The result was announced after market hours on Friday, 26 April 2013.

Meanwhile, the BSE Sensex was up 100.78 points, or 0.52%, to 19,387.50.

On BSE, 1.27 lakh shares were traded in the counter as against an average daily volume of 1.11 lakh shares in the past one quarter.

The stock hit a high of Rs 282.60 and a low of Rs 268.55 so far during the day. The stock had hit a 52-week high of Rs 488.90 on 11 December 2012. The stock had hit a 52-week low of Rs 245.25 on 10 April 2013.

 

The stock had underperformed the market over the past one month till 26 April 2013, falling 0.95% compared with the Sensex's 3.11% rise. The scrip had also underperformed the market in past one quarter, sliding 30.82% as against Sensex's 4.06% fall.

The small-cap company has an equity capital of Rs 61.38 crore. Face value per share is Rs 10.

On a consolidated basis, Raymond's net sales rose 13% to Rs 1069 crore in Q4 March 2013 over Q4 March 2012. Earnings before interest taxes depreciation and amortization (EBITDA) margin remained unchanged at 10% in Q4 March 2013 over Q4 March 2012.

Consolidated profit before tax (PBT), before exceptional items surged 324% to Rs 13 crore in Q4 March 2013 over Q4 March 2012. PBT after exceptional items surged 515% to Rs 19 crore in Q4 March 2013 over Q4 March 2012.

However, profit after tax (PAT) slumped 80% to Rs 0.61 crore in Q4 March 2013 over Q4 March 2012, mainly due to reversal of deferred tax asset provisioning.

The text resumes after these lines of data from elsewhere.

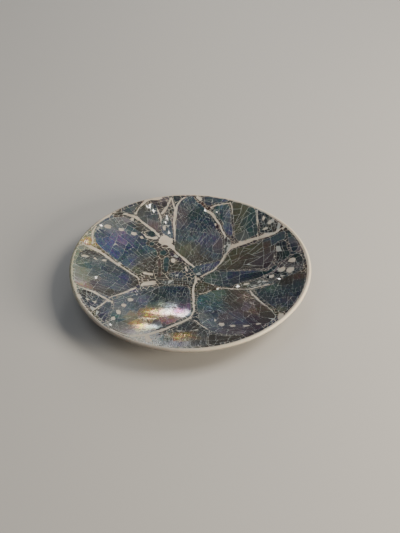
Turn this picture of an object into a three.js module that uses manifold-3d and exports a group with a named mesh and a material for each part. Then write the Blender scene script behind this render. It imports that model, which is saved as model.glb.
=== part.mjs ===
// A round, shallow resin bowl, inlaid on its inside with flattened abalone shells and loose chips of shell.
//
// Frame: millimetres, +Z up. The origin is the centre of the flat base, and the bowl opens towards +Z.
// Seen from above, +Y is twelve o'clock and +X is three o'clock, and the shells are named by the clock.
//
// Each shell lies in a pocket of its own shape in the resin, flush with the inner surface. The row of pores
// that an abalone has stays open in the shell, and a post of resin stands in each pore.

import * as THREE from "three";
import { mergeVertices } from "three/addons/utils/BufferGeometryUtils.js";
import Module from "manifold-3d";

// ---------------------------------------------------------------- driving dimensions

const RIM_RADIUS = 110; // outer radius of the rim
const RIM_HEIGHT = 23; // top of the rim above the base
const LIP = 1.8; // radius of the rounded lip
const FLOOR = 5; // thickness of the resin at the centre
const BASE_RADIUS = 45; // flat underside that the bowl stands on
const LOBE = 0.008; // the outline swells and shrinks by this share of its radius
const LOBE_COUNT = 3;
const LOBE_TURN = THREE.MathUtils.degToRad(17); // direction of the first lobe

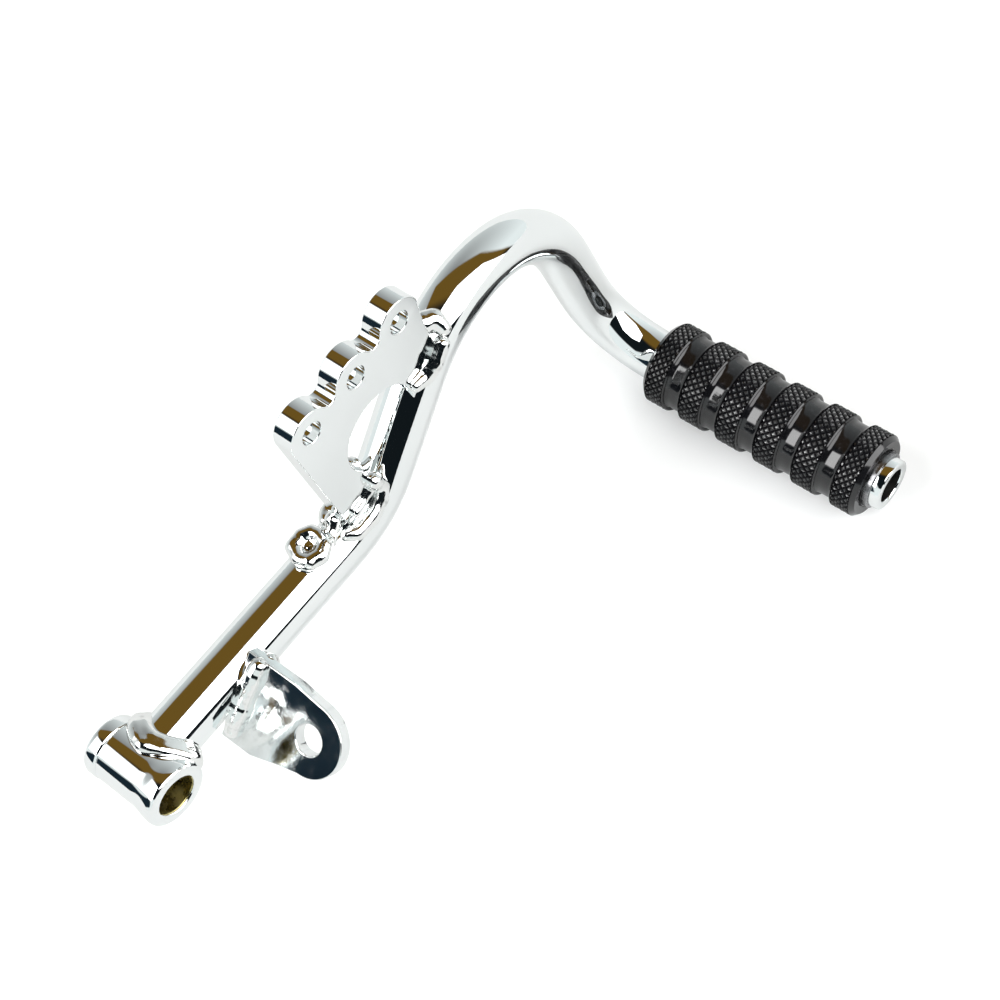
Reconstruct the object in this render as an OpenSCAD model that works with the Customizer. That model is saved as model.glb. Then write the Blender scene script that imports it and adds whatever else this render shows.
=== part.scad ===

The textile segment (standalone) sales in Q4 March 2013 witnessed an increase of 9% at Rs 555 crore, mainly represented by volume growth. This segment reported earnings before interest and tax (EBIT) of Rs 74 crore.

Sales of branded apparel business stood at Rs 179 crore, up 9% and reported a loss at the EBITDA level of Rs 13 crore during the quarter, mainly due to investory provisioning, retail expenses of new stores and reversal of cenvat credit consequent to abolition of excise on branded apparel.

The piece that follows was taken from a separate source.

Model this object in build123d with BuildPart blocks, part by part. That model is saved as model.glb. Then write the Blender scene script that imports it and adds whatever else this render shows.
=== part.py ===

Raymond's retail network has crossed 900 stores mark. The stores count as at 31 March 2013 stood at 922 across all formats, including 41 stores in the Middle East and SAARC region covering over 1.8 million square feet of retail space. During Q4 MArch 2013, the secondary sales across all stores were 2% higher over the same period in the previous year.

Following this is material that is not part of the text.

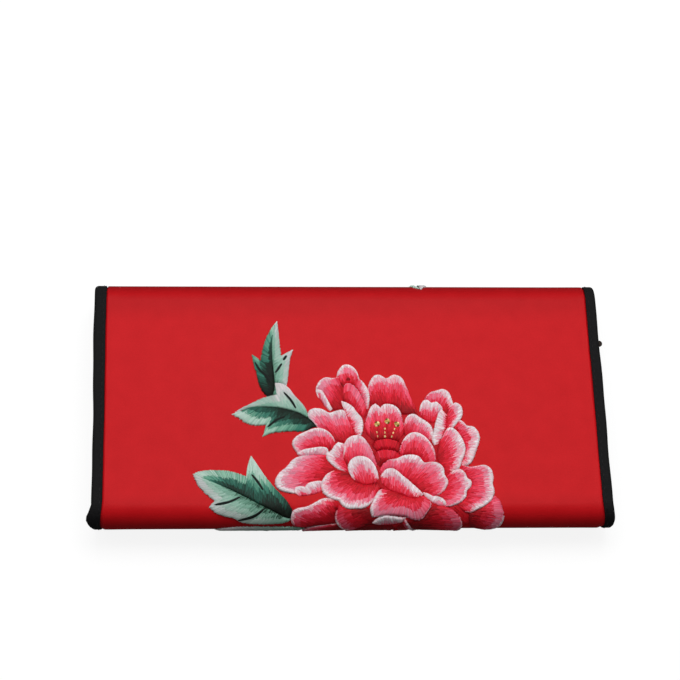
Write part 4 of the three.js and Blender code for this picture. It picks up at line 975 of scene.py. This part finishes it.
class Stitching:  # gathers threads and padding, and makes one mesh of them
    def __init__(self):
        self.points, self.faces, self.colours, self.maps = [], [], [], []
        self.count = 0

    def add(self, places, faces, colours, uv):
        self.points.append(places.reshape(-1, 3))
        self.faces.append(faces.reshape(-1, 4) + self.count)
        self.colours.append(np.broadcast_to(colours, places.shape).reshape(-1, 3))
        self.maps.append(np.broadcast_to(uv, (*places.shape[:-1], 2)).reshape(-1, 2))
        self.count += places.size // 3

    def threads(self, p, h, colours, width=None, lift=None):  # p (n, k, 2) and h (n, k)
        if not len(p):
            return
        n, k = h.shape
        width = threads["width"] if width is None else width
        lift = threads["lift"] if lift is None else lift
        ahead = np.gradient(p, axis=1)
        ahead /= np.maximum(np.linalg.norm(ahead, axis=-1, keepdims=True), 1e-9)
        side = np.stack([-ahead[..., 1], ahead[..., 0]], -1)
        taper = np.full(k, 1.0)
        taper[[0, -1]] = 0.45
        round_ = np.array([(-1, -0.35), (-0.55, 0.75), (0.55, 0.75), (1, -0.35)])
        across = round_[:, 0] * (width / 2) * taper[:, None]
        up = round_[:, 1] * lift * taper[:, None]
        flat = p[:, :, None] + side[:, :, None] * across[None, :, :, None]
        high = h[:, :, None] + up[None]
        places = onStrip(flat[..., 0], flat[..., 1], high)
        ring = np.arange(n * k * 4).reshape(n, k, 4)
        turned = np.roll(ring, -1, 2)
        walls = np.stack([ring[:, :-1], turned[:, :-1], turned[:, 1:], ring[:, 1:]], -1)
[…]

The high value shirting fabric business grew by 25% during the quarter. While the sales stood at Rs 70 crore, EBITDA declines due to provision made for receivables due from the joint venture partner, consequent to the JB partner seeking voluntary liquidation of its operation in Italy. The company has initiated the process of acquiring JV partner's stake, vide the JV agreement at a significantly discounted price to fair value.

EBITDA for the Indian operations of the denim business for the quartter rose 14% to Rs 24 crore. Margins have also witnessed improvement backed by the higher exports.

Announcing the results, Mr Gautam Hari Singhania, chairman and managing director, Raymond said, "The financial year 2012-13 witnessed slowing down of Indian economy, subdued market / consumer sentiments, high interest and inflation rates prevailed for most part of the year. This has therefore been a year of consolidated for us and our focus has been on improving the operation efficiencies through supply chain management initiatives, cost rationalisation and consolidation of apparel business operations, which resulted in pullback of profitability and improvement in our cash flow."

These together with continuing investment in brand building, retail expansion and enhanced consumer experience will provide us with a platform to look forward to better times ahead, Raymond said in a statement.

Raymond is one of the largest integrated manufacturers of worsted fabric in the world.